NOTE: Since this review was written, the recordings of Symphonies Nos. 5, 6, 11 and 12 reissued in this 25th Anniversary Edition have been identified as being reproductions of original recordings made in Vienna and Russia, not Prague. In the Eleventh and Twelfth Symphonies, audience noises have been added to the original studio recordings. For reference purposes, my review is reproduced below unedited, but the recording venue and date data above, as listed by Praga, are incorrect. Full details are contained in my report in DSCH No. 15 on misattributed recordings on the Praga label. WMR.

With the exception of that of the Ninth, all of these symphony recordings appeared in the Mravinsky in Prague edition reviewed in our last issue; the Eleventh also turned up in DSCH No. 9 in an even earlier Praga incarnation. They all merit hearing.

Former Karel Ancerl student Zdenek Kosler's view of the Ninth Symphony is new to these pages, replacing the Mravinsky in Prague set's excellent Bartok Concerto for Orchestra as stable-mate of the Fifth Symphony. A few conspicuously mistaken notes aside, it is a nimble traversal of this quirky terrain. Listen in particular for fine brass playing. The 1981 recording is clear and nicely balanced, and the audience is tolerable.

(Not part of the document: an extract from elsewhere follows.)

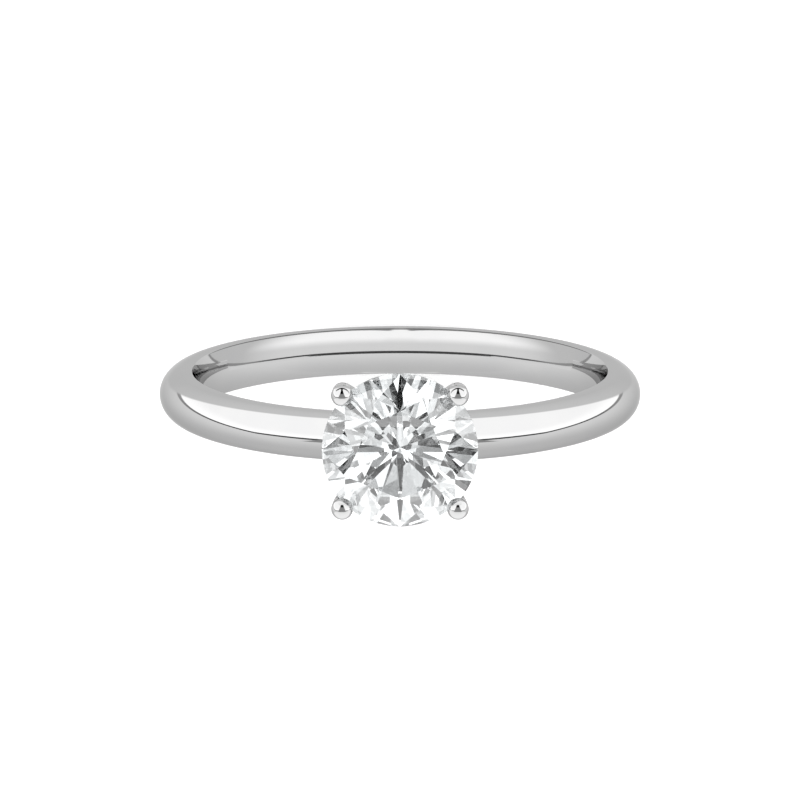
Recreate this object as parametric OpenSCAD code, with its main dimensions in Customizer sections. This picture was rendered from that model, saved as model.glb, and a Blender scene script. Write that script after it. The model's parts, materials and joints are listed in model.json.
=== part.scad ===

Kosler expands the fourth movement, Largo, to epic lengths, a common practice that is reportedly contrary to Shostakovich's intention. It thus gains some of the icy grandeur of the Sixth Symphony's first movement. Any irony lost in the process is more than compensated for by the following movement, which Kosler and the Czech Philharmonic toss off flippantly. Annotator Pierre-E. Barbier puts it well when he writes that Slavic interpreters are "not fooled by a Shostakovich parodying himself: Kubelik, Ancerl and, more recently, Kosler, have rendered its [the symphony's] tragic ambiguity". Few readers, I wager, would begrudge this CD shelf space.